**What you are asked to do:** Restate the span of lines that starts with the line containing "heat_sink();" and ends with the line containing "before = set(bpy.data.objects)", word for word, including both, with nothing else.

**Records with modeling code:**

========================================================================

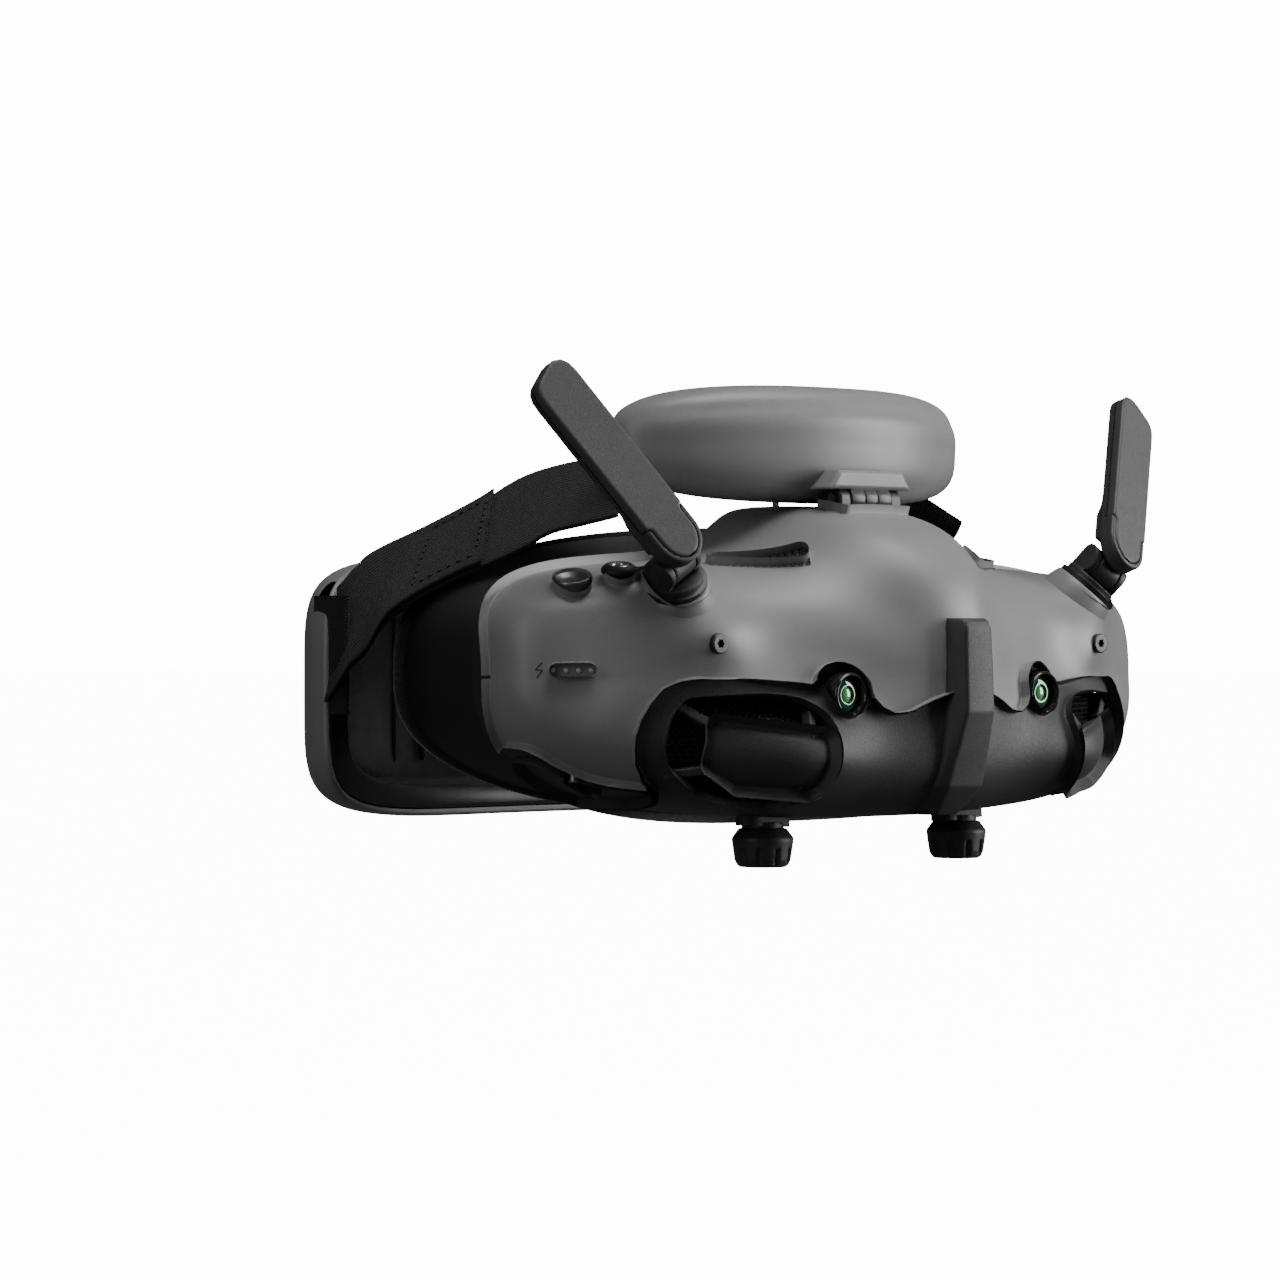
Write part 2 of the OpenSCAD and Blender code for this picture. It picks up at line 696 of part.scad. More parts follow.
// A closed ring from the frame towards the face, through the stations fs: t0 and t1 are its outer
// and inner walls, and the last station lies further back by lift
module gasket(fs, t0, t1, lift) {
    last = len(fs) - 1;
    wall_rings = [for (t = [t0, t1]) [for (k = [0 : last])
        [for (i = [0 : round_n - 1])
            let (p = shield_point(i * 360 / round_n, t, fs[k]))
            [p[0], p[1] + (k == last ? lift : 0.4), p[2]]]]];
    loop = concat(wall_rings[0], [for (k = [last : -1 : 0]) wall_rings[1][k]]);
    m = len(loop);
    n = round_n;
    polyhedron([for (r = loop) each r], [
        for (k = [0 : m - 1]) for (i = [0 : n - 1]) each [
            [k * n + i, k * n + (i + 1) % n, ((k + 1) % m) * n + i],
            [k * n + (i + 1) % n, ((k + 1) % m) * n + (i + 1) % n, ((k + 1) % m) * n + i]
        ]
    ]);
}

module pod_slots() {
    mirrored_pair() translate([90.4, 1, -3.4]) cube([6, 17, strap_w + 6], center = true);
}

module rear_pod_shell() {
    color("darkgray") as_mesh() difference() {
        dome(-11, pod_half, 31, 31, 5, 28, -24, 20, 0);
        dome(-11, pod_half - 2, 29, 29, 5, 28, -24, 18, -4);
        pod_slots();
        translate([40, 33.2, 10]) cylinder(r = 3.8, h = 20, $fn = 32);
    }
}

module rear_pod_tray() {
    color("black") as_mesh() difference() {
        dome(-11, pod_half - 2.4, 28.6, 28.6, 5, 29.5, -24, 4, 0);
        dome(-11, pod_half - 12, 20, 20, 5, 26, -18, 5, -12);
        pod_slots();
    }
}

module battery_cells() {
    color("silver") mirrored_pair() translate([33, 34.2, -12]) rotate([0, 0, -11])
        cube([46, 6.4, 38], center = true);
}

module power_button() {
    color("black") translate([40, 33.2, 10.9]) {
        translate([0, 0, 1]) cylinder(r = 3.5, h = 6.5, $fn = 48);
        cylinder(r = 3.9, h = 1.6, $fn = 48);
    }
}

front_shell();
front_cover();
centre_blade();
camera_bezel(true);  // camera_bezel_left
camera_bezel(false);  // camera_bezel_right
camera_glass(true);  // camera_glass_left
camera_glass(false);  // camera_glass_right
camera_module(true);  // camera_module_left
camera_module(false);  // camera_module_right
pod_cover(true);  // pod_cover_left
pod_cover(false);  // pod_cover_right
pod_grille(true);  // pod_grille_left
pod_grille(false);  // pod_grille_right
top_vent(true);  // top_vent_left
top_vent(false);  // top_vent_right
front_screws();
case_screws();
light_window();
port_block();
rear_frame();
light_shield();
face_foam();
slide_rails();
carriage(true);  // carriage_left
carriage(false);  // carriage_right
focus_barrel(true);  // focus_barrel_left
focus_barrel(false);  // focus_barrel_right
eye_lens(true);  // eye_lens_left
eye_lens(false);  // eye_lens_right
display(true);  // display_left
display(false);  // display_right
dial_knob(true);  // dial_knob_left
dial_knob(false);  // dial_knob_right
mainboard();
heat_sink();
fan_frame();
fan_rotor();
antenna_sockets();
antenna_collar(true);  // antenna_collar_left
antenna_collar(false);  // antenna_collar_right
antenna_pin(true);  // antenna_pin_left
antenna_pin(false);  // antenna_pin_right
antenna_blade(true);  // antenna_blade_left
antenna_blade(false);  // antenna_blade_right
stick_ring();
stick_plunger();
stick_gimbal();
stick_cap();
back_button();
hinge_bracket();
hinge_pin();
forehead_shell();
forehead_pad();
strap(true);  // strap_left
strap(false);  // strap_right
rear_pod_shell();
rear_pod_tray();
battery_cells();
power_button();
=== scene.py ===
"""FPV goggles: the visible model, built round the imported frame.

Geometry is worked out in millimetres in the frame's own axes, X across the face, +Y towards the
back of the head and +Z up, and is scaled to metres when a piece is made. "left" is the wearer's
right-hand side, at -X, as in the frame's node names.
"""

import logging
import math
from dataclasses import dataclass
from enum import Enum
from typing import Any, Callable, Iterable, Sequence

import bmesh
import bpy
import numpy as np
from mathutils import Matrix, Vector
from mathutils.bvhtree import BVHTree


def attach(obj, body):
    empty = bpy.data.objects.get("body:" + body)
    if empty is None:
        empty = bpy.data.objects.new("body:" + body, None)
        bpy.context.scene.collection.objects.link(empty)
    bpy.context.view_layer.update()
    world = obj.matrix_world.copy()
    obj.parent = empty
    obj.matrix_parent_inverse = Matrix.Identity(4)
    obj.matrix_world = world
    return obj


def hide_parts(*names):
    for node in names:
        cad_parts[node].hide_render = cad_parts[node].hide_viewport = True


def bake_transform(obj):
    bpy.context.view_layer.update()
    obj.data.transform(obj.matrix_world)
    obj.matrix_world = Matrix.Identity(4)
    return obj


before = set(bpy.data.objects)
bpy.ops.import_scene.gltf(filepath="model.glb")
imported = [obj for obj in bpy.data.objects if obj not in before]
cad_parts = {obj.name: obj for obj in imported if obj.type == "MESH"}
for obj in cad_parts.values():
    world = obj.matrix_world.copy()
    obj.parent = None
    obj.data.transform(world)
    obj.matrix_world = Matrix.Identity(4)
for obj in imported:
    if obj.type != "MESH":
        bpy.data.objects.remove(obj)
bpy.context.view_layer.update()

LOG = logging.getLogger("goggles")
MM = 0.001

Points = np.ndarray
Field = Callable[[Points], np.ndarray]
Colour = tuple[float, float, float]


# ------------------------------------------------------------------ placing

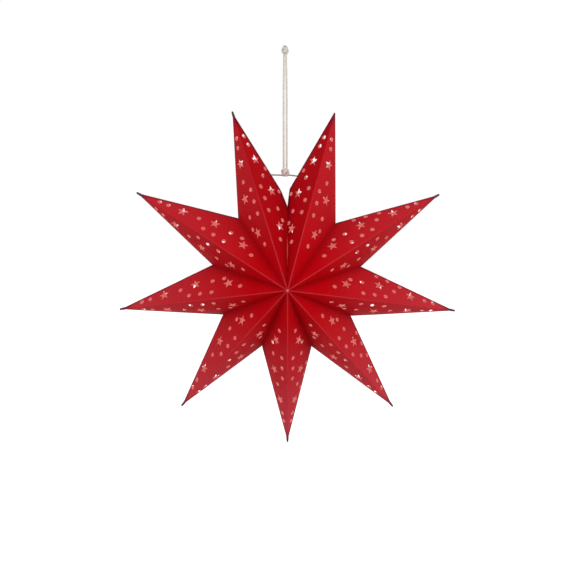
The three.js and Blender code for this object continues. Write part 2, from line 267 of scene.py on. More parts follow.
class Finishes(bpy.types.PropertyGroup):
    card: colour("Card", "Outside of the card", (0.515, 0.0006, 0.0045))
    # Painted sheen: a paler red laid on the card towards the lower tips, standing in for the room
    # light that they reflect.
    painted_sheen: colour("Sheen", "Outside of the card out at the tips, which catch more of the room",
                  (0.575, 0.045, 0.062))
    card_blotch: colour("Card blotch", "Faint cloudiness of the dyed card",
                        (0.46, 0.0005, 0.0035))
    # The ridge line is partly rubbed card at the crease and partly a painted highlight.
    ridge: colour("Ridge", "Rubbed line along a ridge", (0.66, 0.07, 0.09))
    fold_shade: colour("Fold shade", "Dark line along the outline folds", (0.09, 0.003, 0.018))
    # Painted shade: the darker red laid into the valleys, round the holes' rims and on the seam
    # halves that face each other.
    valley: colour("Valley", "Card down in a valley", (0.26, 0.001, 0.004))
    # Painted light: the inside's pink tint and its glow stand in for the red light that comes
    # through the card.
    inside: colour("Inside", "Pale inside of the card", (0.62, 0.45, 0.42))
    inside_glow: colour("Inside glow", "Light that comes through the card", (0.56, 0.135, 0.128))
    cut_edge: colour("Cut edge", "Cut edge of the card", (0.66, 0.30, 0.28))
    glued_end: colour("Glued end", "Pressed and glued layers at a tip", (0.05, 0.007, 0.013))
    steel: colour("Wire", "Steel of the hanger wire", (0.23, 0.16, 0.15))
    cotton: colour("Cotton", "Undyed cotton cord", (0.72, 0.67, 0.60))
    knot: colour("Knot", "Pressed cotton of the lower knot", (0.76, 0.64, 0.60))
    upper_knot: colour("Upper knot", "Handled cotton of the upper knot", (0.67, 0.645, 0.57))
    # The cut ends are simply given a darker grey than the cord.
    cut_cotton: colour("Cut ends", "Stiffened cut ends of the cord", (0.42, 0.43, 0.39))


class StudioSizes(bpy.types.PropertyGroup):
    distance: length("Camera distance", "From the camera to the centre of the star", 1.3095)
    tilt: FloatProperty(name="Camera tilt", description="How far the camera looks down",
                        default=math.radians(10.99), subtype="ANGLE", unit="ROTATION")
    focal: FloatProperty(name="Focal length", description="Lens, in millimetres on a 36 mm sensor",
                         default=62.2, min=1.0)
    shift: FloatVectorProperty(name="Shift", description="Framing of the picture", size=2,
                               default=(0.0009, -0.016))
    floor_drop: length("Floor", "Floor under where the lantern hangs", 1.45)
    floor: colour("Floor", "Pale floor and background", (0.9, 0.9, 0.9))
    ambient: portion("Ambient", "Strength of the even light", 0.44)


# Meshes


def unit(vector):
    return vector / np.linalg.norm(vector, axis=-1, keepdims=True)


def outwards(degrees):
    angle = math.radians(degrees)
    return np.array([math.sin(angle), 0.0, math.cos(angle)])


def sideways(degrees):
    angle = math.radians(degrees)
    return np.array([math.cos(angle), 0.0, -math.sin(angle)])


def full_turn(count):
    return np.arange(count) * 2 * np.pi / count


def running_length(path):
    """Length along a path up to each of its points."""
    return np.concatenate([[0.0], np.cumsum(np.linalg.norm(np.diff(path, axis=0), axis=1))])


def grid_faces(rows, columns):
    """Quads of a grid whose columns close on themselves and whose rows don't."""
    first = np.arange(rows - 1)[:, None] * columns
    here = np.arange(columns)[None, :]
    after = (here + 1) % columns
    quads = np.stack([first + here, first + after, first + columns + after,
                      first + columns + here], -1)
    return quads.reshape(-1, 4)


def joined(parts):
    """Several (points, faces, uv) as one, each part's faces moved on past the points before."""
    starts = np.cumsum([0] + [len(p[0]) for p in parts[:-1]])
    faces = np.vstack([p[1] + start for p, start in zip(parts, starts)])
    return np.vstack([p[0] for p in parts]), faces, np.vstack([p[2] for p in parts])


def carried(path, side, across, along_side):
    """A closed surface made by a closed profile carried along a path.

    At each step of the path the profile stands square to it: its first axis is the side
    direction made square to the path, and its second is the path's direction crossed with
    the first. The profile's two coordinates, which may change from step to step, are
    measured along them. Two more rows draw each end together to the path.
    """
    ahead = unit(np.gradient(path, axis=0))
    first = unit(side - (side * ahead).sum(-1, keepdims=True) * ahead)
    second = np.cross(ahead, first)
    points = (path[:, None] + along_side[..., None] * first[:, None]
              + across[..., None] * second[:, None])
    low = path[0] + (points[0] - path[0]) * np.array([0.0, END_SHRINK])[:, None, None]
    high = path[-1] + (points[-1] - path[-1]) * np.array([END_SHRINK, 0.0])[:, None, None]
    points = np.vstack([low, points, high])
    rows, columns = points.shape[:2]
    run = running_length(path)
    run = np.concatenate([[0.0, 0.0], run, [run[-1]] * 2])
    turn = np.arange(columns) / columns
    uv = np.stack(np.broadcast_arrays(turn[None, :], run[:, None] * TUBE_UV), -1)
    return points.reshape(-1, 3), grid_faces(rows, columns), uv.reshape(-1, 2)


def tube(path, side, radius, sides, pitch=math.inf, dip=0.0):
    """A round tube: a circle carried along a path, whose radius may vary by row. A cord has
    three plies, which turn once round the path in each pitch. Between them its radius is less
    by a share, which is the dip times (1 - c) to the power 1.5, where c is the size of the
    cosine of 1.5 times the angle from a ply's middle."""
    turn = full_turn(sides)
    plies = np.abs(np.cos(1.5 * (turn - running_length(path)[:, None] * 2 * np.pi / pitch)))
    reach = np.reshape(radius, (-1, 1)) * (1 - dip * (1 - plies) ** 1.5)
    return carried(path, side, reach * np.sin(turn), reach * np.cos(turn))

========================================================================

**Right answer:**
heat_sink();
fan_frame();
fan_rotor();
antenna_sockets();
antenna_collar(true);  // antenna_collar_left
antenna_collar(false);  // antenna_collar_right
antenna_pin(true);  // antenna_pin_left
antenna_pin(false);  // antenna_pin_right
antenna_blade(true);  // antenna_blade_left
antenna_blade(false);  // antenna_blade_right
stick_ring();
stick_plunger();
stick_gimbal();
stick_cap();
back_button();
hinge_bracket();
hinge_pin();
forehead_shell();
forehead_pad();
strap(true);  // strap_left
strap(false);  // strap_right
rear_pod_shell();
rear_pod_tray();
battery_cells();
power_button();
=== scene.py ===
"""FPV goggles: the visible model, built round the imported frame.

Geometry is worked out in millimetres in the frame's own axes, X across the face, +Y towards the
back of the head and +Z up, and is scaled to metres when a piece is made. "left" is the wearer's
right-hand side, at -X, as in the frame's node names.
"""

import logging
import math
from dataclasses import dataclass
from enum import Enum
from typing import Any, Callable, Iterable, Sequence

import bmesh
import bpy
import numpy as np
from mathutils import Matrix, Vector
from mathutils.bvhtree import BVHTree


def attach(obj, body):
    empty = bpy.data.objects.get("body:" + body)
    if empty is None:
        empty = bpy.data.objects.new("body:" + body, None)
        bpy.context.scene.collection.objects.link(empty)
    bpy.context.view_layer.update()
    world = obj.matrix_world.copy()
    obj.parent = empty
    obj.matrix_parent_inverse = Matrix.Identity(4)
    obj.matrix_world = world
    return obj


def hide_parts(*names):
    for node in names:
        cad_parts[node].hide_render = cad_parts[node].hide_viewport = True


def bake_transform(obj):
    bpy.context.view_layer.update()
    obj.data.transform(obj.matrix_world)
    obj.matrix_world = Matrix.Identity(4)
    return obj


before = set(bpy.data.objects)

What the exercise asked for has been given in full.